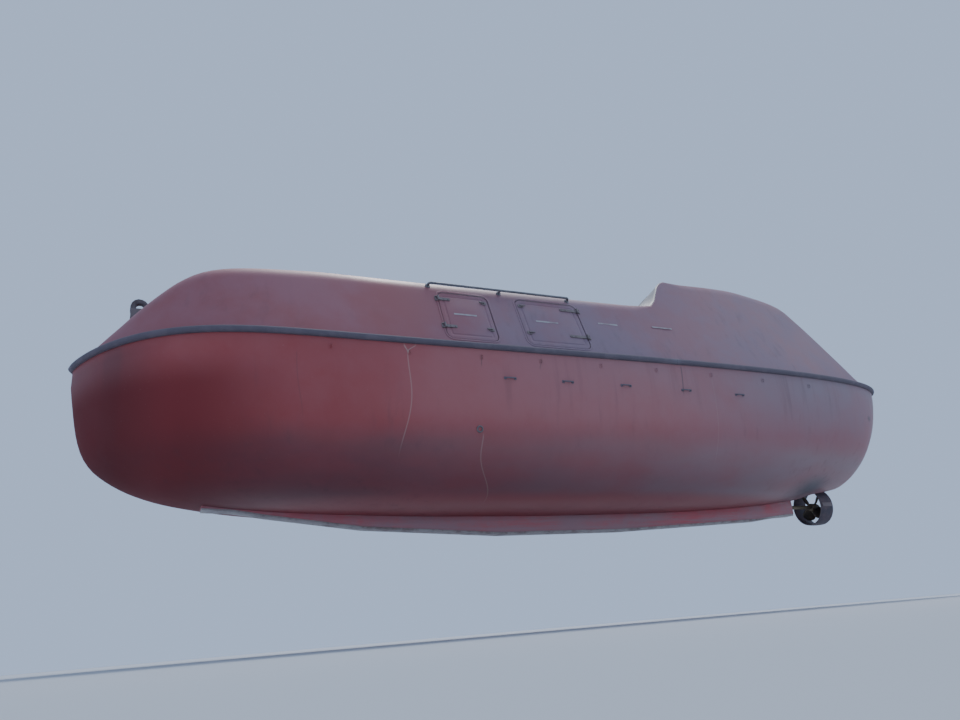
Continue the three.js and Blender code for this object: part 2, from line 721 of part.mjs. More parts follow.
for (let i = 0; i < 3; i += 1) {
  const turn = (i / 3) * 2 * Math.PI;
  const rim = new THREE.Vector3(Math.cos(turn) * 175, Math.sin(turn) * 175, 0);
  rim.applyMatrix4(wheelFrame).add(new THREE.Vector3(-2300, 0, 1430));
  wheel = wheel.add(rod([-2300, 0, 1430], rim.toArray(), 9, 8));
}
add('helm_wheel', wheel.subtract(grown(consoleBlock, SEAT)), 'seatBlack');

// Lifting hooks: a post through the canopy's slope at each end, and the hook that swings on it
// station, height of the pivot, foot of the post, true when the hook opens towards the bow
const hookSets = [
  ['fore', 5090, 1700, 1150, true],
  ['aft', -4860, 1660, 1150, false],
];
for (const [name, x, pivotZ, footZ, forward] of hookSets) {
  const cheek = (y0, y1) => plate(
    [[x - 100, footZ], [x + 100, footZ], [x + 80, pivotZ + 60], [x - 80, pivotZ + 60]],
    y0, y1, SIDE_VIEW,
  );
  const web = box(x - 90, x + 90, -60, 60, footZ, pivotZ - 110);
  const pin = rod([x, -62, pivotZ], [x, 62, pivotZ], 22, 24);
  const post = cheek(-62, -42).add(cheek(42, 62)).add(web).add(pin).subtract(canopyCut);
  add(`hook_post_${name}`, post, 'steel');
  const way = forward ? 1 : -1;
  const claw = new THREE.Shape();
  claw.moveTo(-50, -60);
  claw.lineTo(60, -70);
  claw.lineTo(90, 40);
  claw.quadraticCurveTo(100, 170, 10, 190);
  claw.quadraticCurveTo(-90, 190, -110, 90);
  claw.lineTo(-60, 95);
  claw.quadraticCurveTo(-40, 135, 0, 130);
  claw.quadraticCurveTo(40, 120, 30, 60);
  claw.lineTo(-50, 50);
  const hookFrame = new THREE.Matrix4().makeBasis(
    new THREE.Vector3(way, 0, 0),
    new THREE.Vector3(0, 0, 1),
    new THREE.Vector3(0, 1, 0),
  ).setPosition(x, 0, pivotZ);
  const hook = plate(claw, -36, 36, hookFrame)
    .subtract(rod([x, -80, pivotZ], [x, 80, pivotZ], RUNNING * 22 + GAP, 24));
  add(`hook_${name}`, hook, 'steel');
}

// Towing eye on the stern, and the lamp on the cockpit roof

const eyeRing = new THREE.TorusGeometry(46, 13, 10, 24);
eyeRing.rotateX(Math.PI / 2);
eyeRing.translate(STERN_X - 40, 0, 640);
const towingEye = solid(eyeRing)
  .add(box(STERN_X - 30, STERN_X + 60, -60, 60, 570, 710))
  .subtract(hullCut);
add('towing_eye', towingEye, 'steel');
const LAMP_X = -3250;
const lamp = rod([LAMP_X, 0, 2690], [LAMP_X, 0, 2800], 40, 20)
  .add(rod([LAMP_X, 0, 2795], [LAMP_X, 0, 2865], 58, 20, 40))
  .subtract(canopyCut);
add('lamp', lamp, 'glass');

export default boat;
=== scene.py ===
import bpy
import bmesh
import numpy as np
from contextlib import contextmanager
from math import atan2, cos, pi, radians, sin, sqrt, tan
from mathutils import Euler, Matrix, Vector


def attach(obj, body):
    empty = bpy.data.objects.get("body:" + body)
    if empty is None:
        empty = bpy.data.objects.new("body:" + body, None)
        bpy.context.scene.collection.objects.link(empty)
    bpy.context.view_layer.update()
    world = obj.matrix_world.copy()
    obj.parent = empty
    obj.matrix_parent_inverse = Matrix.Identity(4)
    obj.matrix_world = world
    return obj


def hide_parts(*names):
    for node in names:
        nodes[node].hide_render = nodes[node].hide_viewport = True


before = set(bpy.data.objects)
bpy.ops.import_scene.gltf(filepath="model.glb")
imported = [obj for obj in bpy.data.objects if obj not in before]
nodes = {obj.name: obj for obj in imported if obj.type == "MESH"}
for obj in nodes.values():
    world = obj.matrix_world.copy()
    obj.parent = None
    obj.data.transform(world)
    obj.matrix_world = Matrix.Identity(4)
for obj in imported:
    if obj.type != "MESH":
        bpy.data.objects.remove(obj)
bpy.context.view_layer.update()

# view: where the photograph was taken from, in metres, and which way it looks
view = {
    "place": (4.993, 8.763, -2.010),
    "pitch": 19.68,       # degrees up
    "heading": -115.35,   # degrees round from the bow, +Y to port
    "roll": -4.91,
    "focal": 760.0,       # pixels on a frame 960 wide
}


def placeCamera():
    data = bpy.data.cameras.new("camera")
    data.sensor_width = 36.0
    data.lens = view["focal"] * 36.0 / 960.0
    data.clip_end = 6000.0
    camera = bpy.data.objects.new("camera", data)
    bpy.context.scene.collection.objects.link(camera)
    turn = Euler((radians(90 + view["pitch"]), 0, radians(view["heading"] - 90)))
    matrix = turn.to_matrix() @ Matrix.Rotation(radians(view["roll"]), 3, "Z")
    camera.matrix_world = Matrix.Translation(view["place"]) @ matrix.to_4x4()
    bpy.context.scene.camera = camera


placeCamera()
print("camera placed")

# shader groups


def newGroup(name, inputs, outputs):
    group = bpy.data.node_groups.new(name, "ShaderNodeTree")
    for socketName, kind, value in inputs:
        socket = group.interface.new_socket(name=socketName, in_out="INPUT", socket_type=kind)
        socket.default_value = value
    for socketName, kind in outputs:
        group.interface.new_socket(name=socketName, in_out="OUTPUT", socket_type=kind)
    return group


class Tree:
    # short calls for adding and joining nodes

    def __init__(self, tree):
        self.tree = tree

    def add(self, kind, **settings):
        node = self.tree.nodes.new(kind)
        for key, value in settings.items():
            setattr(node, key, value)
        return node

    def join(self, source, target):
        self.tree.links.new(source, target)

    def put(self, socket, value):
        if isinstance(value, bpy.types.NodeSocket):
            self.join(value, socket)
        else:
            socket.default_value = value

    def maths(self, operation, a, b=0.0):
        node = self.add("ShaderNodeMath", operation=operation)
        self.put(node.inputs[0], a)
        self.put(node.inputs[1], b)
        return node.outputs[0]

    def times(self, a, *others):
        for b in others:
            a = self.maths("MULTIPLY", a, b)
        return a

    def plus(self, a, b):
        return self.maths("ADD", a, b)

    def vectorMaths(self, operation, a, b=None):
        node = self.add("ShaderNodeVectorMath", operation=operation)
        self.join(a, node.inputs[0])
        if b is not None:
            node.inputs[1].default_value = b
        return node

    def noise(self, vector, scale, detail=4.0, roughness=0.55, distortion=0.0):
        node = self.add("ShaderNodeTexNoise")
        self.join(vector, node.inputs["Vector"])
        self.put(node.inputs["Scale"], scale)
        node.inputs["Detail"].default_value = detail
        node.inputs["Roughness"].default_value = roughness
        node.inputs["Distortion"].default_value = distortion
        return node.outputs["Fac"]

    def stretched(self, vector, scale):
        node = self.add("ShaderNodeMapping")
        self.join(vector, node.inputs["Vector"])
        node.inputs["Scale"].default_value = scale
        return node.outputs[0]

    def between(self, value, low, high):
        node = self.add("ShaderNodeMapRange", clamp=True, interpolation_type="SMOOTHSTEP")
        self.put(node.inputs["Value"], value)
        self.put(node.inputs["From Min"], low)
        self.put(node.inputs["From Max"], high)
        return node.outputs["Result"]

    def mix(self, factor, a, b):
        node = self.add("ShaderNodeMix", data_type="RGBA", blend_type="MIX")
        self.put(node.inputs["Factor"], factor)
        self.put(node.inputs[6], a)
        self.put(node.inputs[7], b)
        return node.outputs[2]

    def axes(self, vector):
        node = self.add("ShaderNodeSeparateXYZ")
        self.join(vector, node.inputs[0])
        return node.outputs

    def shared(self, group, vector, **values):
        # a node group on the vector, with its values
        node = self.add("ShaderNodeGroup", node_tree=group)
        self.join(vector, node.inputs["Vector"])
        for key, value in values.items():
            node.inputs[key].default_value = value
        return node.outputs


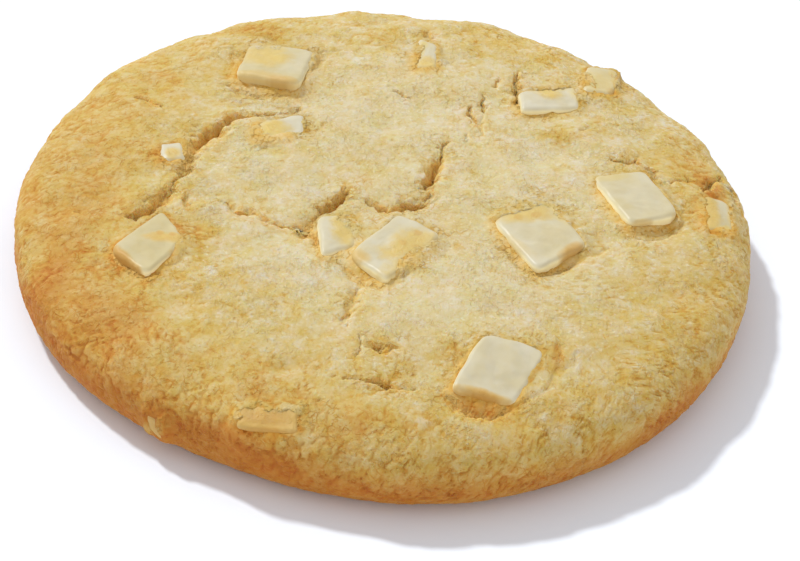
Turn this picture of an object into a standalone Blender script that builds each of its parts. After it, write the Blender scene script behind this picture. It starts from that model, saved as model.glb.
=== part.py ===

□ □ □ □

■ **WHAT IS REQUIRED**
Copy each line in the data that holds the word "model".

■ **RESPONSE TO THIS TASK**
bpy.ops.import_scene.gltf(filepath="model.glb")
Turn this picture of an object into a standalone Blender script that builds each of its parts. After it, write the Blender scene script behind this picture. It starts from that model, saved as model.glb.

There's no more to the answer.